Ведьмины тропы

22
18
20
22
24
26
28
30

– Басурман, тише давай! – кто-то из казаков грубо окрикнул его.

– Щас на улицу выгонят, сразу угомонишься, – ехидно поддержал один из лопоухих.

– Цыц, псы! – гаркнул десятник Втор Меченый. И разговоры утихли.

Зима 1610 года была студеной и вьюжной, завывание ветра навевало ужас. Только скудное пространство Обдорска могло свести в одном доме стражников и заключенных. Изба, узкая, с низким потолком и скудным убранством, вмещала в зимние месяцы казаков, десятника и троих воров[2].

Стол – широкая доска на двух чурбанах, лавка, полати, наспех сложенная печь, которая чихала и дымила. Полторы дюжины мужиков с дурными характерами и дурными запахами ютились, ругались, ненавидели, выживали.

Узник встал, ударился головой – полати располагались в аршине[3] от потолка, там сберегалось драгоценное тепло. Он тихо и беззлобно выругался. Есть среди холода и людской грязи тот, от кого можно получить добрый совет.

Завтра надобно сходить к отцу Димитрию.

* * *

Втор Меченый заставлял людей работать. В любой мороз всяк должен был заниматься делом. Воры убирали избу, чистили двор и отхожее место, выполняли всю грязную работу. Ежели справлялись хорошо, десятник был доволен, на ночь с них снимали опостылевшие кандалы.

Казаки по очереди наблюдали за окрестностями через окна невысокой башни. Раз-два в месяц являлись посланники от старейшин остяков и самоедов, привозили оленину или, напротив, просили о подмоге.

Казаки часто ходили на промысел. Порой хозяйка обдорской снежной пустыни благоволила к ним: позволяла добыть птицу иль зверя. Счастливые приносили обледеневшие тушки куропаток, зайцев, ежели повезло, северного оленя.

Латали покосившуюся избу на сваях; невысокий оплот, наспех сколоченный несколько лет назад; следили за порядком. Изба с оплотом вместе именовались Обдорским острогом. Да только именовались – на деле защитить вряд ли кого могли. А самое главное занятие казаков состояло в том, чтобы проклинать бесконечную зиму и мечтать о теплой грудастой бабе под боком.

Отец Димитрий проводил службы в любой мороз, когда в щелястой церкви застывало дыхание и очаг обогревал лишь тех, кто ютился рядом. Священник врачевал и наставлял на путь истинный, мирил и ободрял. Любого язычника или утратившего веру такой пастырь вдохновил бы на крещение.

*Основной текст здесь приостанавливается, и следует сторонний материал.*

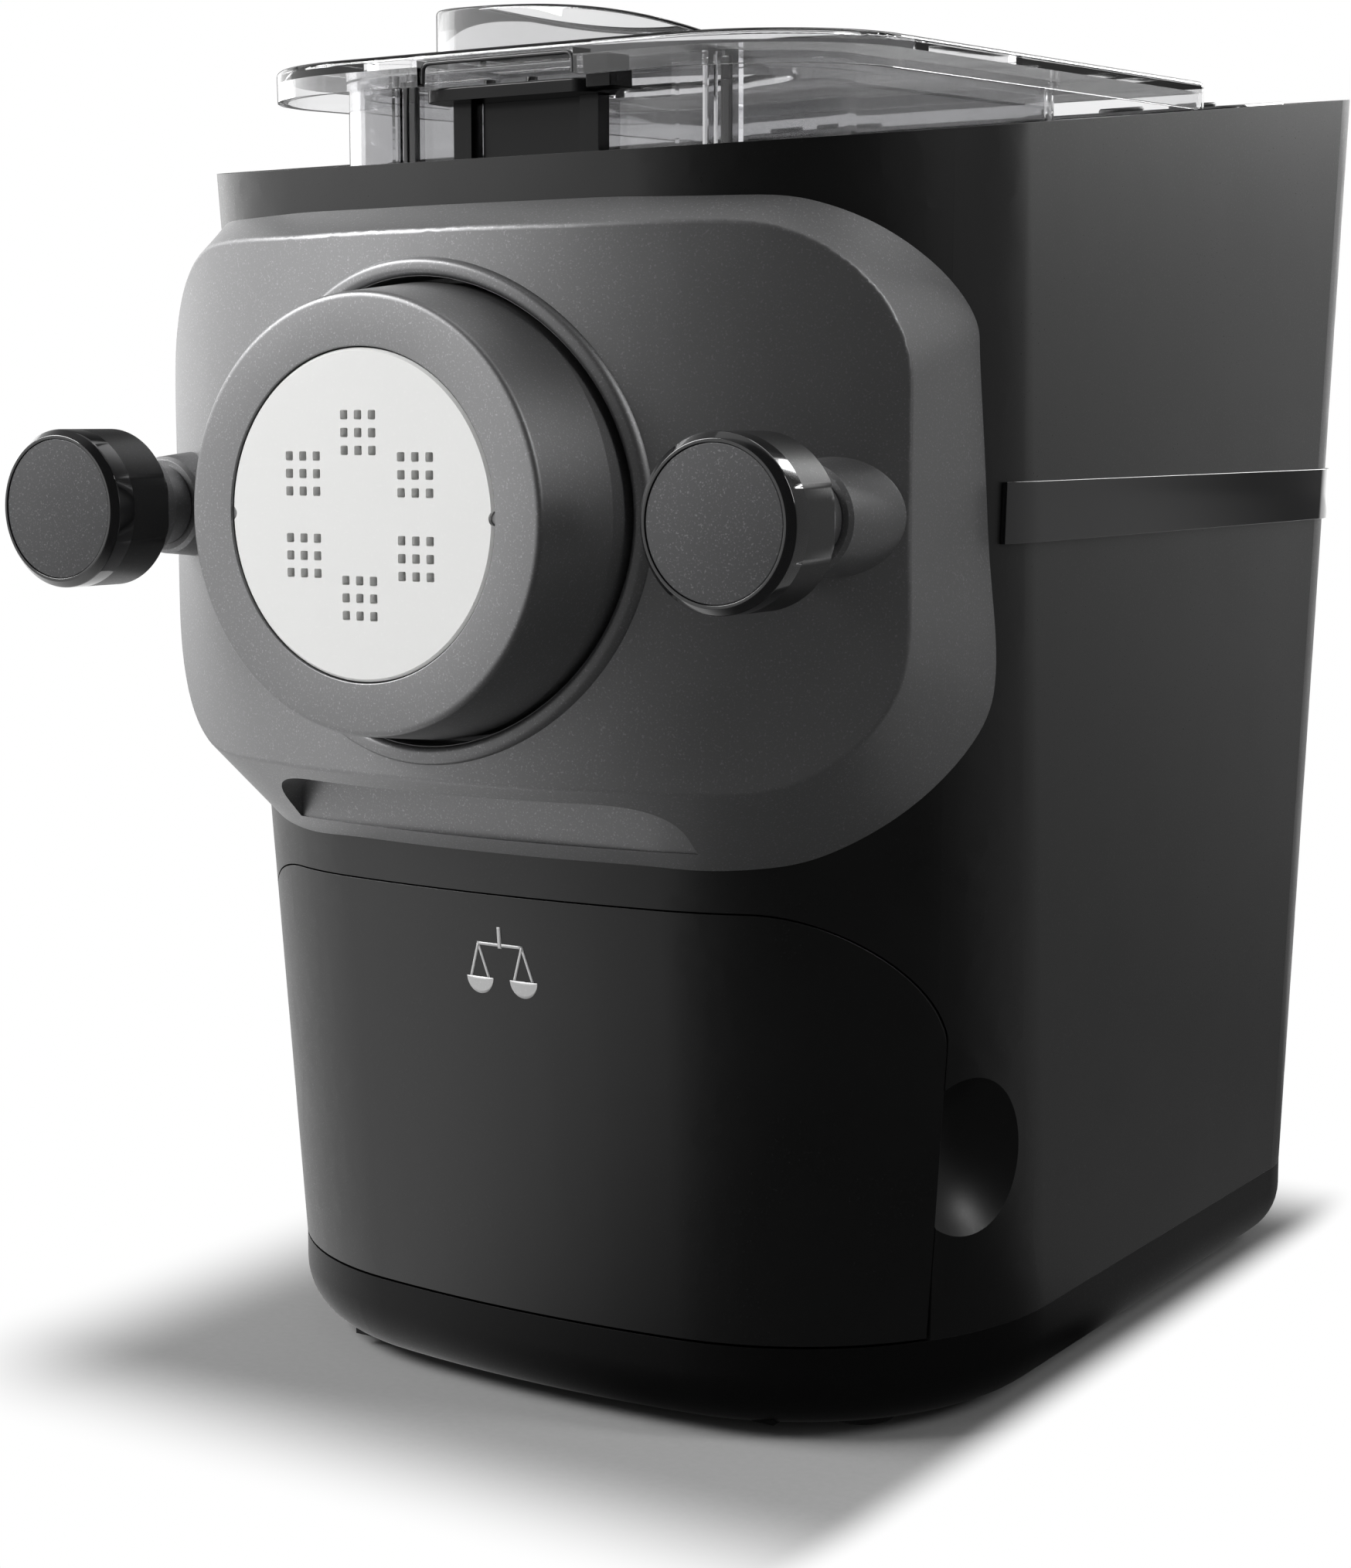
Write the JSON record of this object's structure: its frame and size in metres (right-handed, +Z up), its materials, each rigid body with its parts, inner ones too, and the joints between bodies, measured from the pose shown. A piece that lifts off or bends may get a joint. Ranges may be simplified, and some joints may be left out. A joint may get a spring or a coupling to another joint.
{
  "type": "electric pasta maker",
  "caption": "Electric pasta maker: tapered matt housing, bowed front panel with shaping disc and screw knobs, clear mixing chamber and lid with funnel, pull-out drawer.",
  "frame": {"origin": "middle of the machine's outer box, on the worktop under the feet", "axes": "+X to the right seen from the front, +Y to the rear, so the front faces -Y, +Z up"},
  "size_m": [0.2188, 0.3408, 0.3475],
  "materials": {
    "panel_graphite": "satin gun-metal with a fine metallic grain",
    "housing_black": "matte black, finely speckled",
    "trim_gloss": "polished black",
    "knob_black": "satin black with a polished rim",
    "disc_white": "off-white, satin",
    "clear_smoke": "lightly smoked transparent plastic",
    "steel": "turned",
    "brass_bush": "turned",
    "rubber_black": "matte",
    "display_black": "polished",
    "frame_grey": "plain moulded",
    "gear_white": "moulded acetal",
    "case_metal": "die cast",
    "motor_metal": "zinc plated",
    "board_green": "lacquered board",
    "box_grey": "satin",
    "dough_white": "food-safe white"
  },
  "bodies": {
    "housing": {"housing_front": "housing_black", "stud_bushes": "brass_bush", "side_left": "housing_black", "side_right": "housing_black", "gloss_band": "trim_gloss", "rear_cover": "housing_black", "base_tray": "housing_black", "feet": "rubber_black", "load_cells": "steel", "drawer_deck": "frame_grey", "chassis": "frame_grey", "top_deck": "housing_black", "control_bezel": "trim_gloss", "display_glass": "display_black", "control_board": "board_green", "gearbox_case": "case_metal", "bearings": "steel", "motor": "motor_metal", "main_board": "board_green", "cord_gland": "rubber_black", "switch_frame": "trim_gloss", "base_screws": "steel"},
    "front_panel": {"front_panel": "panel_graphite", "die_holder": "panel_graphite"},
    "disc": {"shaping_disc": "disc_white"},
    "knob_left": {"knob_left_head": "knob_black", "knob_left_cap": "knob_black", "knob_left_stem": "steel"},
    "knob_right": {"knob_right_head": "knob_black", "knob_right_cap": "knob_black", "knob_right_stem": "steel"},
    "button_1": {"button_1": "knob_black"},
    "button_2": {"button_2": "knob_black"},
    "button_3": {"button_3": "knob_black"},
    "button_4": {"button_4": "knob_black"},
    "drawer": {"drawer_front": "housing_black", "drawer_box": "box_grey"},
    "chamber": {"mixing_chamber": "clear_smoke", "shaft_seal": "rubber_black", "extrusion_tube": "dough_white", "chamber_handle": "trim_gloss"},
    "kneader": {"extruder_screw": "dough_white", "mixing_paddle": "dough_white"},
    "lid": {"lid": "clear_smoke", "lid_funnel": "clear_smoke", "lid_catch": "trim_gloss"},
    "drive": {"drive_shaft": "steel", "output_gear": "gear_white"},
    "idler": {"idler_gears": "gear_white"},
    "rotor": {"motor_rotor": "steel", "cooling_fan": "frame_grey"},
    "switch_rocker": {"mains_switch": "knob_black"}
  },
  "joints": [
    {"name": "front_panel_pull", "type": "slide", "parent": "housing", "child": "front_panel", "axis": [0, -1, 0], "range_m": [0, 0.08]},
    {"name": "disc_pull", "type": "slide", "parent": "front_panel", "child": "disc", "axis": [0, -1, 0], "range_m": [0, 0.03]},
    {"name": "knob_left_turn", "type": "hinge", "parent": "front_panel", "child": "knob_left", "pos_m": [-0.09075, -0.13844, 0.2178], "axis": [0, 1, 0], "continuous": true},
    {"name": "knob_right_turn", "type": "hinge", "parent": "front_panel", "child": "knob_right", "pos_m": [0.09075, -0.13844, 0.2178], "axis": [0, 1, 0], "continuous": true},
    {"name": "drawer_slide", "type": "slide", "parent": "housing", "child": "drawer", "axis": [0, -1, 0], "range_m": [0, 0.12]},
    {"name": "chamber_lift", "type": "slide", "parent": "housing", "child": "chamber", "axis": [0, 0, 1], "range_m": [0, 0.08]},
    {"name": "lid_lift", "type": "slide", "parent": "chamber", "child": "lid", "axis": [0, 0, 1], "range_m": [0, 0.06]},
    {"name": "kneader_spin", "type": "hinge", "parent": "chamber", "child": "kneader", "pos_m": [0, -0.03844, 0.2178], "axis": [0, 1, 0], "continuous": true},
    {"name": "drive_spin", "type": "hinge", "parent": "housing", "child": "drive", "pos_m": [0, 0.06156, 0.2178], "axis": [0, 1, 0], "continuous": true},
    {"name": "idler_spin", "type": "hinge", "parent": "housing", "child": "idler", "pos_m": [0, 0.06156, 0.1623], "axis": [0, 1, 0], "continuous": true},
    {"name": "motor_spin", "type": "hinge", "parent": "housing", "child": "rotor", "pos_m": [0, 0.06156, 0.1173], "axis": [0, 1, 0], "continuous": true},
    {"name": "switch_rock", "type": "hinge", "parent": "housing", "child": "switch_rocker", "pos_m": [0.062, 0.14356, 0.052], "axis": [1, 0, 0], "range_deg": [-7, 7]},
    {"name": "button_1_press", "type": "slide", "parent": "housing", "child": "button_1", "axis": [0, 0.1162, -0.9932], "range_m": [0, 0.0012], "stiffness_N_per_m": 600, "springref_m": -0.0005},
    {"name": "button_2_press", "type": "slide", "parent": "housing", "child": "button_2", "axis": [0, 0.1162, -0.9932], "range_m": [0, 0.0012], "stiffness_N_per_m": 600, "springref_m": -0.0005},
    {"name": "button_3_press", "type": "slide", "parent": "housing", "child": "button_3", "axis": [0, 0.1162, -0.9932], "range_m": [0, 0.0012], "stiffness_N_per_m": 600, "springref_m": -0.0005},
    {"name": "button_4_press", "type": "slide", "parent": "housing", "child": "button_4", "axis": [0, 0.1162, -0.9932], "range_m": [0, 0.0012], "stiffness_N_per_m": 600, "springref_m": -0.0005}
  ],
  "couplings": [
    {"joint": "kneader_spin", "follows": "drive_spin", "ratio": 1},
    {"joint": "idler_spin", "follows": "drive_spin", "ratio": -4.2857},
    {"joint": "motor_spin", "follows": "drive_spin", "ratio": 17.143}
  ]
}
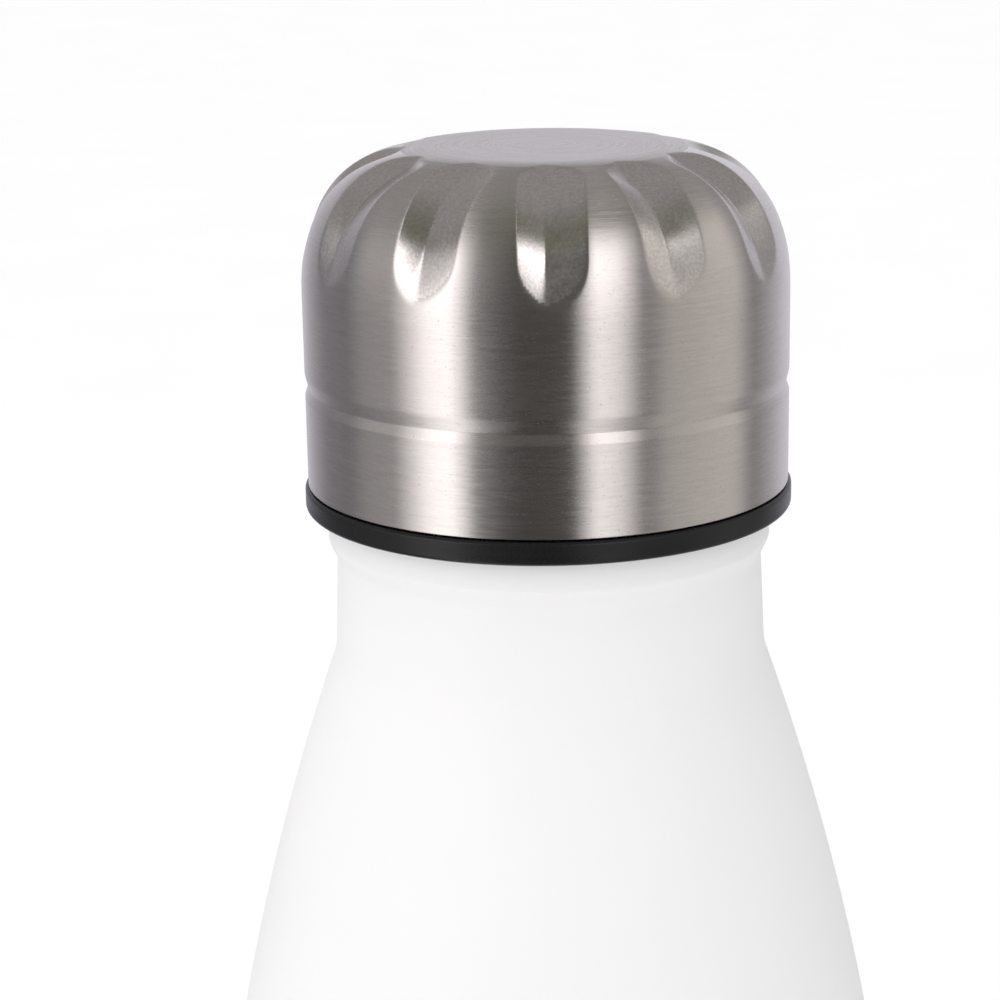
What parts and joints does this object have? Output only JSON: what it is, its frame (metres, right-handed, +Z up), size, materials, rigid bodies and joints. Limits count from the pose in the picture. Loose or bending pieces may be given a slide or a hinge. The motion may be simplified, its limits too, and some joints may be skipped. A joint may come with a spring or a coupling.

Десятник кривил губу под длинными усами:

– Отец Митрий, следующей весной снарядим тебя к самояди. Будешь нести слово Божие. А там, глядишь, и ясак[4] потечет речкой, крещеные инородцы куда сговорчивее будут.

Отец Димитрий кивал ему кротко, крестился и возносил глаза к небу.

* * *

Наспех выхлебав овсяное варево, заправленное оленьей требухой, Басурман вызвался отнести миску священнику. Меченый пнул его для острастки, выругался сквозь усы, помянув отца Димитрия похабным словом:

– Попишка б не корчил из себя незнамо кого-перекого… Да к нам шел есть, за стол. Отправили мне на беду святошу! Иди, Басурман, да не опрокинь, а то кнута изведаешь.

Басурман осторожно взял миску, стараясь не расплескать ни капли, с одной рукой это было непросто. Меченый выставил сапог, обшитый по местному обычаю оленьим мехом, глумливо смотрел, как Басурман пытается его обойти, и все же пнул вновь. Тот зашатался, миска накренилась, казаки замерли – то-то забава! Но Басурман удержался на ногах. И вышел наружу, сопровождаемый мужским гоготом.

Небольшая церковь примыкала одной стеной к амбарам, другой – к жилой избе, и далеко идти не пришлось. Он согнулся в три погибели, поклонился кресту и ликам святых, покрутил головой.

– Отец Димитрий… Отец Димитрий! – сначала шепотом, потом все громче повторял он, словно священник мог прятаться от назойливой паствы.